Aim of the task ->
Restate the entries below word for word, omitting nothing.

Information shown ->
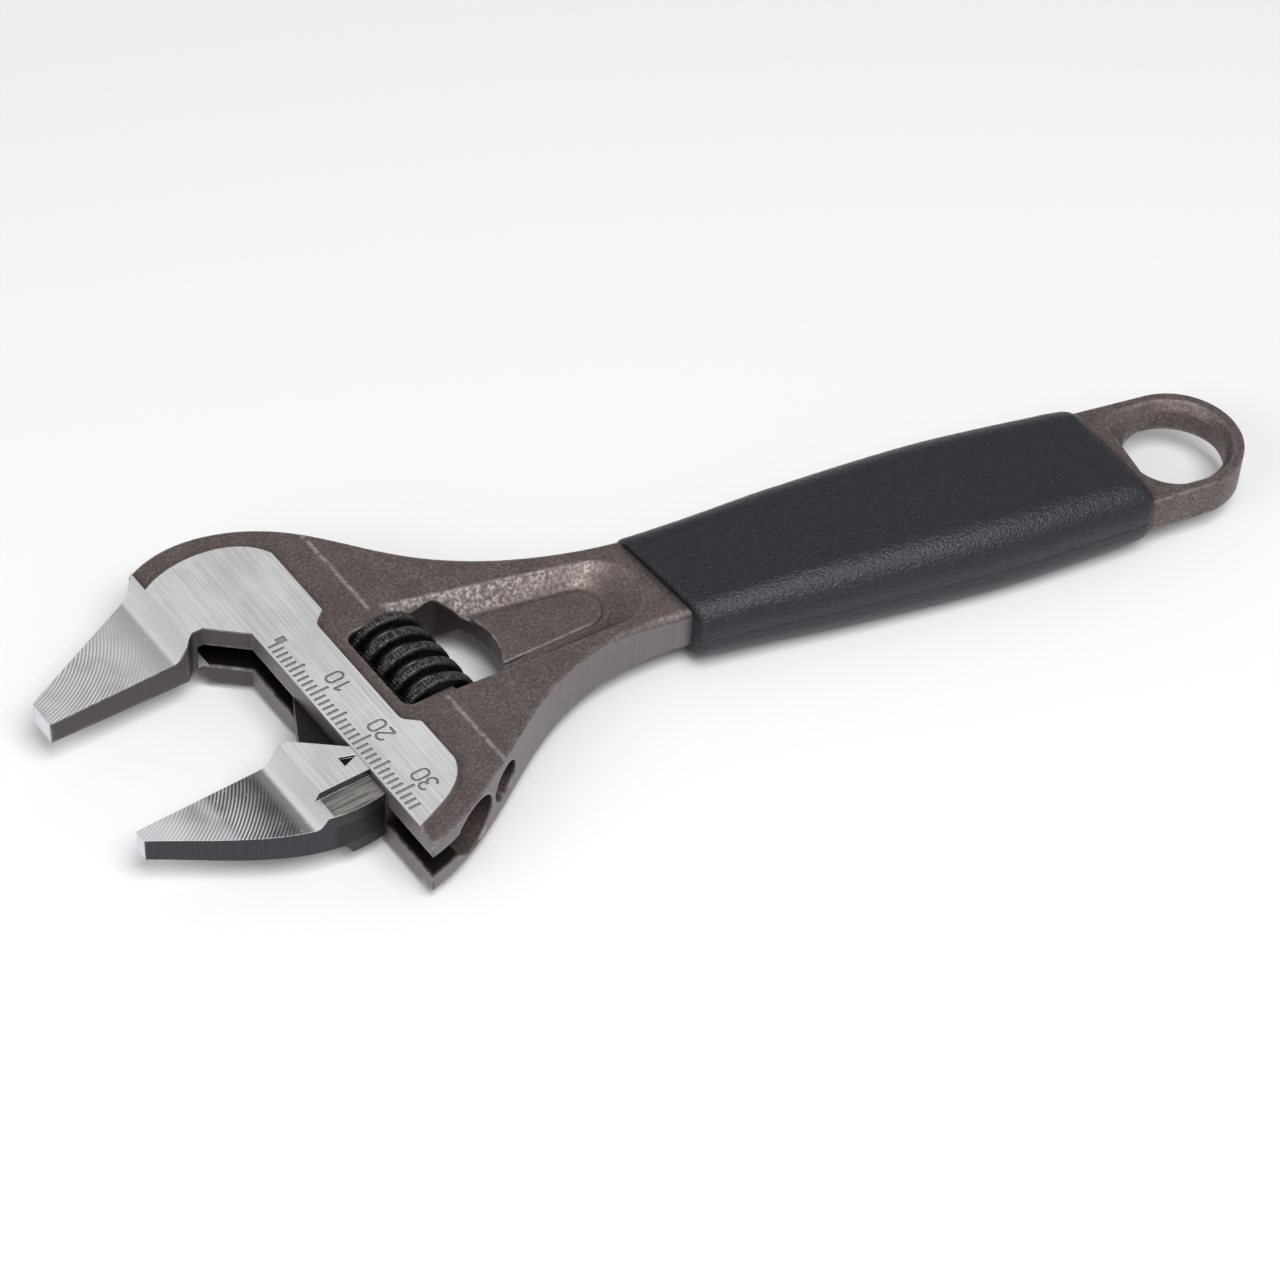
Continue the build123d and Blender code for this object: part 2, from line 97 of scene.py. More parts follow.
# ---- material tools ----
class Nodes:
    """A short way to write a node tree."""

    def __init__(self, name):
        self.material = bpy.data.materials.new(name)
        self.material.use_nodes = True
        self.tree = self.material.node_tree
        self.shader = self.tree.nodes["Principled BSDF"]

    def put(self, kind, inputs=None, **settings):
        node = self.tree.nodes.new("ShaderNode" + kind)
        for key, value in settings.items():
            setattr(node, key, value)
        for key, value in (inputs or {}).items():
            self.feed(node.inputs[key], value)
        return node

    def feed(self, socket, value):
        if hasattr(value, "is_output"):
            self.tree.links.new(value, socket)
        else:
            socket.default_value = value

    def maths(self, operation, first, second=0.0, third=0.0):
        node = self.put("Math", {0: first, 1: second, 2: third}, operation=operation)
        return node.outputs[0]

    def step(self, value, low, high):
        """0 below low, 1 above high, smooth between; with low above high it falls."""
        limits = {0: value, 1: low, 2: high, 3: 0.0, 4: 1.0}
        node = self.put("MapRange", limits, interpolation_type="SMOOTHSTEP")
        if low > high:
            node.inputs[1].default_value = high
            node.inputs[2].default_value = low
            node.inputs[3].default_value = 1.0
            node.inputs[4].default_value = 0.0
        return node.outputs[0]

    def both(self, *masks):
        result = masks[0]
        for mask in masks[1:]:
            result = self.maths("MULTIPLY", result, mask)
        return result

    def either(self, first, second):
        return self.maths("MAXIMUM", first, second)

    def flip(self, mask):
        return self.maths("SUBTRACT", 1.0, mask)

    def mix(self, mask, first, second):
        """Colour that goes from first to second as the mask goes from 0 to 1."""
        node = self.put("Mix", {0: mask, 6: first, 7: second}, data_type="RGBA")
        return node.outputs[2]

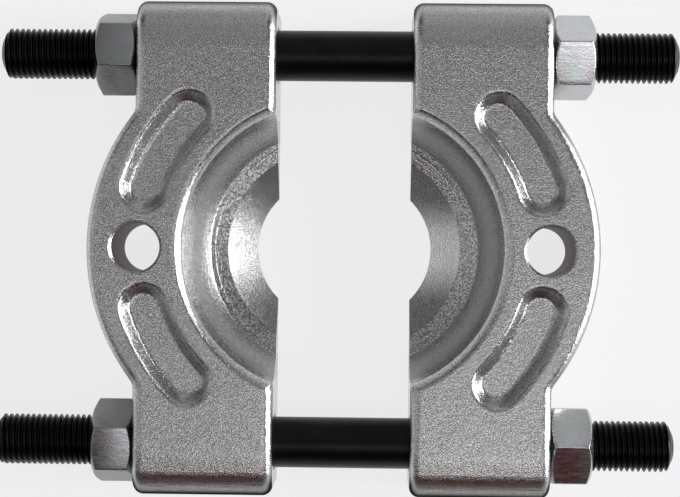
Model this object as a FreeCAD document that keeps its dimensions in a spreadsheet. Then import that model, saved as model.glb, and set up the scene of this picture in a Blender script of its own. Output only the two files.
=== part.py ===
import FreeCAD, Part
import Sketcher
import os

# Bearing separator: two bevelled forged halves on two threaded studs, drawn together by four nuts.
# The frame is the opening's centre on the flat back face: X along the studs, Z towards the bevelled side.
# A half is modelled once about its split face, with X pointing away from the other half.

SHEET_NAME = "Sizes"

# Driving sizes in millimetres and degrees, as alias, value and meaning.
DRIVING_SIZES = [
    ("half_gap", 48.0, "gap between the two split faces as set"),
    ("ear_depth", 49.1, "ear, from the split face to the nut seat"),
    ("thickness", 32.0, "half, from back face to front face"),
    ("ear_end_radius", 9.0, "rounding across the front of each ear end"),
    ("ear_back_chamfer", 2.5, "bevel across the back of each ear end"),
    ("jaw_radius", 76.8, "outer arc between the ears"),
    ("jaw_centre", 11.0, "outer arc's centre, beyond the split face"),
    ("jaw_overlap", 2.0, "how far the outer arc's body reaches into the ears"),
    ("neck_radius", 5.0, "inside corner between the outer arc and an ear"),
    ("front_radius", 3.6, "rounding along the front edges"),
    ("back_chamfer", 1.2, "bevel along the outer back edge"),
    ("bowl_centre", 18.0, "bowl's axis, beyond the split face"),
    ("knife_radius", 25.6, "knife edge that goes behind the bearing"),
    ("knife_land", 1.0, "height of the knife edge's land"),
    ("cone_radius", 35.7, "machined cone, at its upper rim"),
    ("cone_top", 9.7, "height of the cone's upper rim"),
    ("ring_radius", 41.9, "as-forged ring, at its outer side"),
    ("ring_top", 11.6, "height of the ring's outer side"),
    ("cove_radius", 30.0, "hollow curve from the ring to the front face"),
    ("step_radius", 50.5, "bowl's rim at the front face"),
    ("recess_inner", 58.3, "curved recess, inner side"),
    ("recess_outer", 75.4, "curved recess, outer side"),
    ("recess_start", 18.4, "angle of the recess's end near the middle"),
    ("recess_finish", 44.0, "angle of the recess's end near the ear"),
    ("recess_depth", 4.5, "curved recess, depth"),
    ("recess_draft", 36.0, "slope of the recess's walls"),
    ("recess_floor_radius", 2.0, "rounding at the recess's floor"),
    ("recess_rim_radius", 2.2, "rounding at the recess's rim"),
    ("puller_hole_place", 48.4, "puller hole, from the split face"),
    ("puller_hole_diameter", 17.0, "puller hole"),
    ("puller_hole_chamfer", 0.9, "bevel at the puller hole's front rim"),
    ("nut_arc_gap", 5.94, "from a nut's corner to the outer arc, along the seat"),
    ("ear_wall", 12.4, "least wall between the bowl's rim and a stud's bore"),
    ("ear_end_margin", 18.0, "from each stud's axis to the ear's end"),
    ("stud_height", 16.0, "studs' axes above the back face"),
    ("stud_bore_clearance", 0.6, "ear bore, wider than the shank"),
    ("stud_bore_chamfer", 0.8, "bevel at the mouth of each ear bore"),
    ("stud_length", 241.0, "stud, end to end"),
    ("upper_stud_shift", -2.1, "upper stud's middle, from the opening's centre"),
    ("lower_stud_shift", -3.0, "lower stud's middle, from the opening's centre"),
    ("shank_diameter", 18.0, "plain middle of a stud"),
    ("thread_diameter", 17.8, "outside of the thread"),
    ("thread_length", 74.0, "threaded stretch at each end of a stud"),
    ("stud_end_bevel", 2.1, "bevel at a stud's end, along the axis"),
    ("stud_end_inset", 3.2, "bevel at a stud's end, across the axis"),
    ("stud_end_radius", 4.0, "rounding where the bevel meets the end face"),
    ("nut_across_flats", 26.4, "hexagon nut, width across flats"),
    ("nut_height", 15.0, "hexagon nut, height"),
    ("nut_thread_clearance", 0.1, "nut bore, wider than the thread's outside"),
    ("nut_countersink", 0.7, "bevel at each mouth of the nut's bore"),
    ("nut_face_share", 0.9, "flat ring on the nut's face, as a share of its width"),
    ("nut_corner_slope", 30.0, "slope of the bevel on the nut's corners"),
    ("upper_left_nut_turn", -9.3, "a corner's turn from straight up"),
    ("upper_right_nut_turn", 14.6, "a corner's turn from straight up"),
    ("lower_left_nut_turn", 7.4, "a corner's turn from straight up"),
    ("lower_right_nut_turn", 25.6, "a corner's turn from straight up"),
]

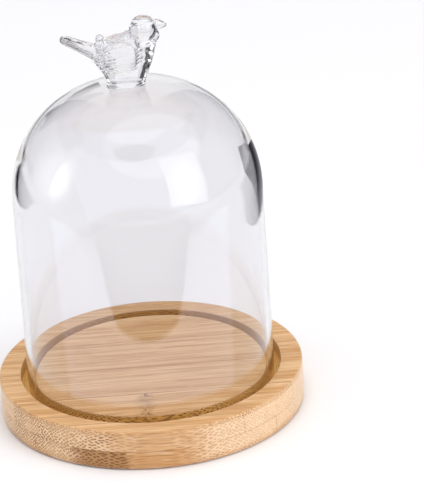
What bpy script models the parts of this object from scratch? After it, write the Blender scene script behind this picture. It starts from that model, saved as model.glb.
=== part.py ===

Answer in full ->
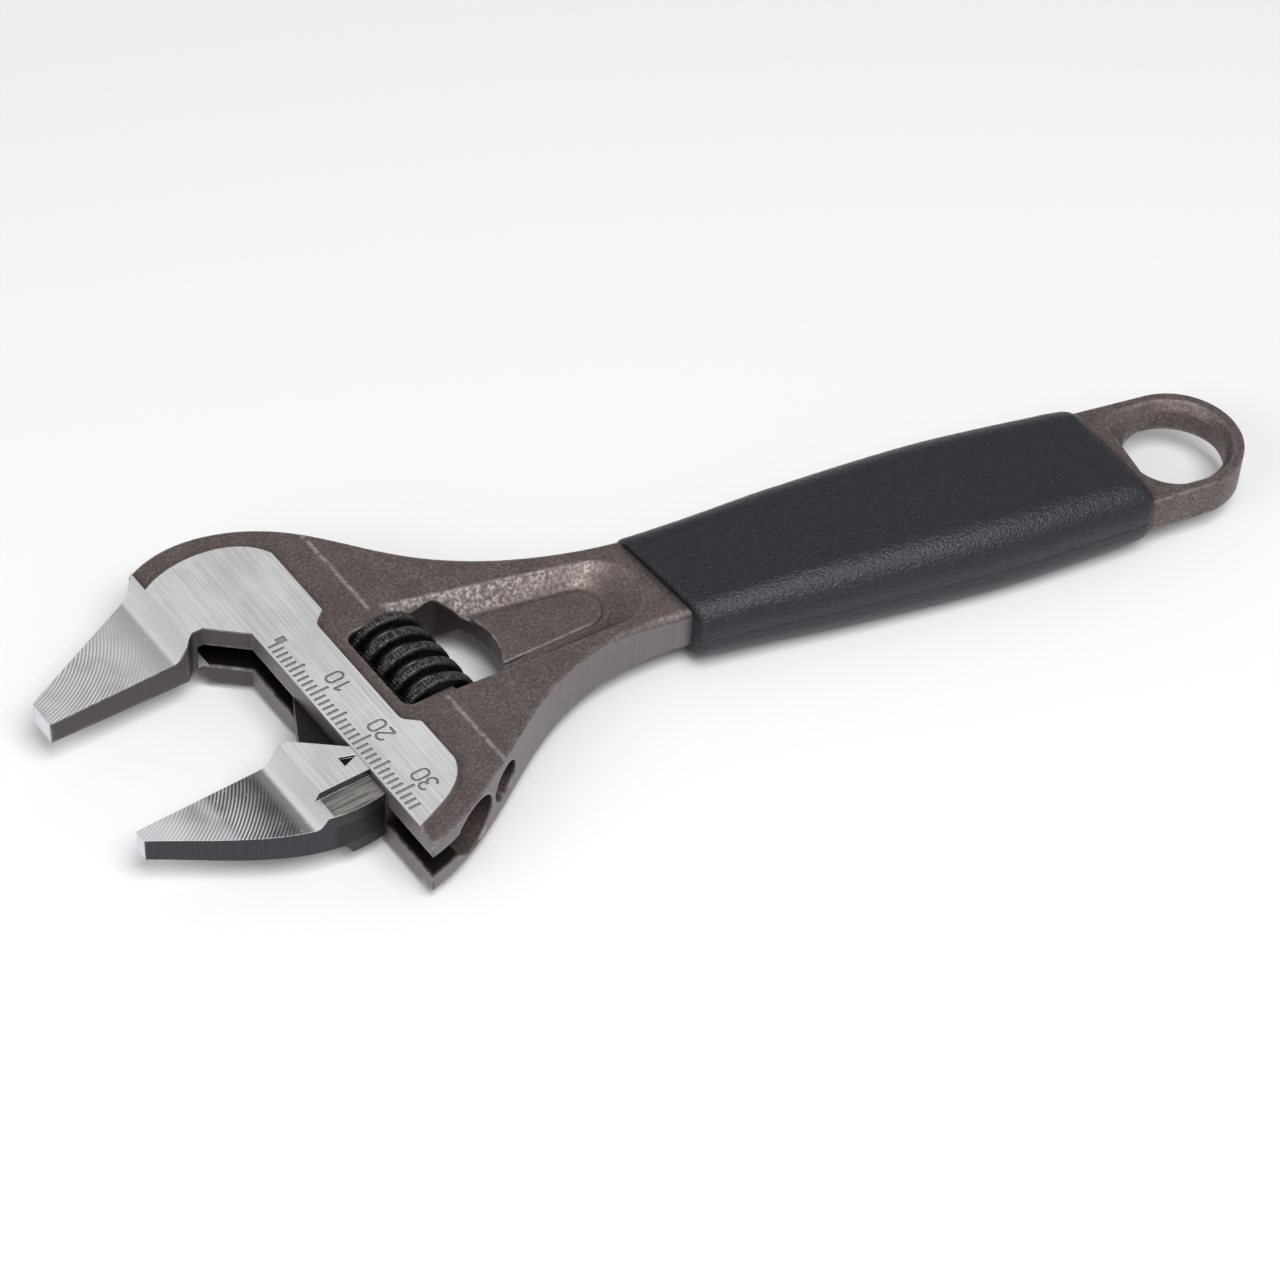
Continue the build123d and Blender code for this object: part 2, from line 97 of scene.py. More parts follow.
# ---- material tools ----
class Nodes:
    """A short way to write a node tree."""

    def __init__(self, name):
        self.material = bpy.data.materials.new(name)
        self.material.use_nodes = True
        self.tree = self.material.node_tree
        self.shader = self.tree.nodes["Principled BSDF"]

    def put(self, kind, inputs=None, **settings):
        node = self.tree.nodes.new("ShaderNode" + kind)
        for key, value in settings.items():
            setattr(node, key, value)
        for key, value in (inputs or {}).items():
            self.feed(node.inputs[key], value)
        return node

    def feed(self, socket, value):
        if hasattr(value, "is_output"):
            self.tree.links.new(value, socket)
        else:
            socket.default_value = value

    def maths(self, operation, first, second=0.0, third=0.0):
        node = self.put("Math", {0: first, 1: second, 2: third}, operation=operation)
        return node.outputs[0]

    def step(self, value, low, high):
        """0 below low, 1 above high, smooth between; with low above high it falls."""
        limits = {0: value, 1: low, 2: high, 3: 0.0, 4: 1.0}
        node = self.put("MapRange", limits, interpolation_type="SMOOTHSTEP")
        if low > high:
            node.inputs[1].default_value = high
            node.inputs[2].default_value = low
            node.inputs[3].default_value = 1.0
            node.inputs[4].default_value = 0.0
        return node.outputs[0]

    def both(self, *masks):
        result = masks[0]
        for mask in masks[1:]:
            result = self.maths("MULTIPLY", result, mask)
        return result

    def either(self, first, second):
        return self.maths("MAXIMUM", first, second)

    def flip(self, mask):
        return self.maths("SUBTRACT", 1.0, mask)

    def mix(self, mask, first, second):
        """Colour that goes from first to second as the mask goes from 0 to 1."""
        node = self.put("Mix", {0: mask, 6: first, 7: second}, data_type="RGBA")
        return node.outputs[2]

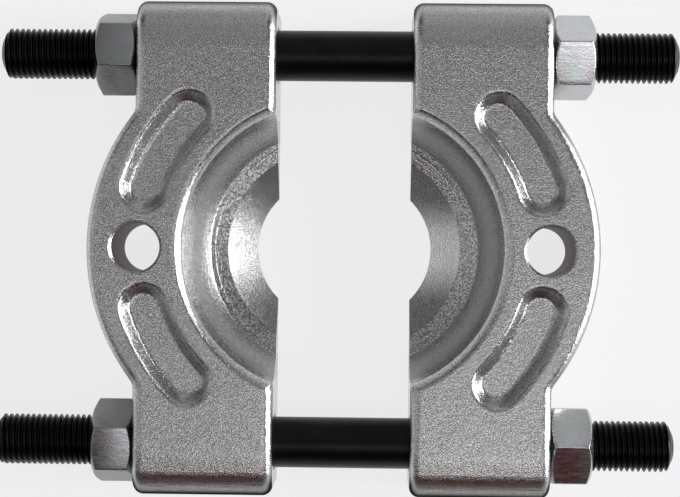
Model this object as a FreeCAD document that keeps its dimensions in a spreadsheet. Then import that model, saved as model.glb, and set up the scene of this picture in a Blender script of its own. Output only the two files.
=== part.py ===
import FreeCAD, Part
import Sketcher
import os

# Bearing separator: two bevelled forged halves on two threaded studs, drawn together by four nuts.
# The frame is the opening's centre on the flat back face: X along the studs, Z towards the bevelled side.
# A half is modelled once about its split face, with X pointing away from the other half.

SHEET_NAME = "Sizes"

# Driving sizes in millimetres and degrees, as alias, value and meaning.
DRIVING_SIZES = [
    ("half_gap", 48.0, "gap between the two split faces as set"),
    ("ear_depth", 49.1, "ear, from the split face to the nut seat"),
    ("thickness", 32.0, "half, from back face to front face"),
    ("ear_end_radius", 9.0, "rounding across the front of each ear end"),
    ("ear_back_chamfer", 2.5, "bevel across the back of each ear end"),
    ("jaw_radius", 76.8, "outer arc between the ears"),
    ("jaw_centre", 11.0, "outer arc's centre, beyond the split face"),
    ("jaw_overlap", 2.0, "how far the outer arc's body reaches into the ears"),
    ("neck_radius", 5.0, "inside corner between the outer arc and an ear"),
    ("front_radius", 3.6, "rounding along the front edges"),
    ("back_chamfer", 1.2, "bevel along the outer back edge"),
    ("bowl_centre", 18.0, "bowl's axis, beyond the split face"),
    ("knife_radius", 25.6, "knife edge that goes behind the bearing"),
    ("knife_land", 1.0, "height of the knife edge's land"),
    ("cone_radius", 35.7, "machined cone, at its upper rim"),
    ("cone_top", 9.7, "height of the cone's upper rim"),
    ("ring_radius", 41.9, "as-forged ring, at its outer side"),
    ("ring_top", 11.6, "height of the ring's outer side"),
    ("cove_radius", 30.0, "hollow curve from the ring to the front face"),
    ("step_radius", 50.5, "bowl's rim at the front face"),
    ("recess_inner", 58.3, "curved recess, inner side"),
    ("recess_outer", 75.4, "curved recess, outer side"),
    ("recess_start", 18.4, "angle of the recess's end near the middle"),
    ("recess_finish", 44.0, "angle of the recess's end near the ear"),
    ("recess_depth", 4.5, "curved recess, depth"),
    ("recess_draft", 36.0, "slope of the recess's walls"),
    ("recess_floor_radius", 2.0, "rounding at the recess's floor"),
    ("recess_rim_radius", 2.2, "rounding at the recess's rim"),
    ("puller_hole_place", 48.4, "puller hole, from the split face"),
    ("puller_hole_diameter", 17.0, "puller hole"),
    ("puller_hole_chamfer", 0.9, "bevel at the puller hole's front rim"),
    ("nut_arc_gap", 5.94, "from a nut's corner to the outer arc, along the seat"),
    ("ear_wall", 12.4, "least wall between the bowl's rim and a stud's bore"),
    ("ear_end_margin", 18.0, "from each stud's axis to the ear's end"),
    ("stud_height", 16.0, "studs' axes above the back face"),
    ("stud_bore_clearance", 0.6, "ear bore, wider than the shank"),
    ("stud_bore_chamfer", 0.8, "bevel at the mouth of each ear bore"),
    ("stud_length", 241.0, "stud, end to end"),
    ("upper_stud_shift", -2.1, "upper stud's middle, from the opening's centre"),
    ("lower_stud_shift", -3.0, "lower stud's middle, from the opening's centre"),
    ("shank_diameter", 18.0, "plain middle of a stud"),
    ("thread_diameter", 17.8, "outside of the thread"),
    ("thread_length", 74.0, "threaded stretch at each end of a stud"),
    ("stud_end_bevel", 2.1, "bevel at a stud's end, along the axis"),
    ("stud_end_inset", 3.2, "bevel at a stud's end, across the axis"),
    ("stud_end_radius", 4.0, "rounding where the bevel meets the end face"),
    ("nut_across_flats", 26.4, "hexagon nut, width across flats"),
    ("nut_height", 15.0, "hexagon nut, height"),
    ("nut_thread_clearance", 0.1, "nut bore, wider than the thread's outside"),
    ("nut_countersink", 0.7, "bevel at each mouth of the nut's bore"),
    ("nut_face_share", 0.9, "flat ring on the nut's face, as a share of its width"),
    ("nut_corner_slope", 30.0, "slope of the bevel on the nut's corners"),
    ("upper_left_nut_turn", -9.3, "a corner's turn from straight up"),
    ("upper_right_nut_turn", 14.6, "a corner's turn from straight up"),
    ("lower_left_nut_turn", 7.4, "a corner's turn from straight up"),
    ("lower_right_nut_turn", 25.6, "a corner's turn from straight up"),
]

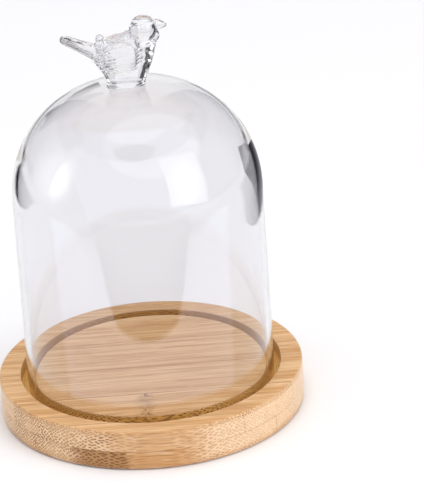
What bpy script models the parts of this object from scratch? After it, write the Blender scene script behind this picture. It starts from that model, saved as model.glb.
=== part.py ===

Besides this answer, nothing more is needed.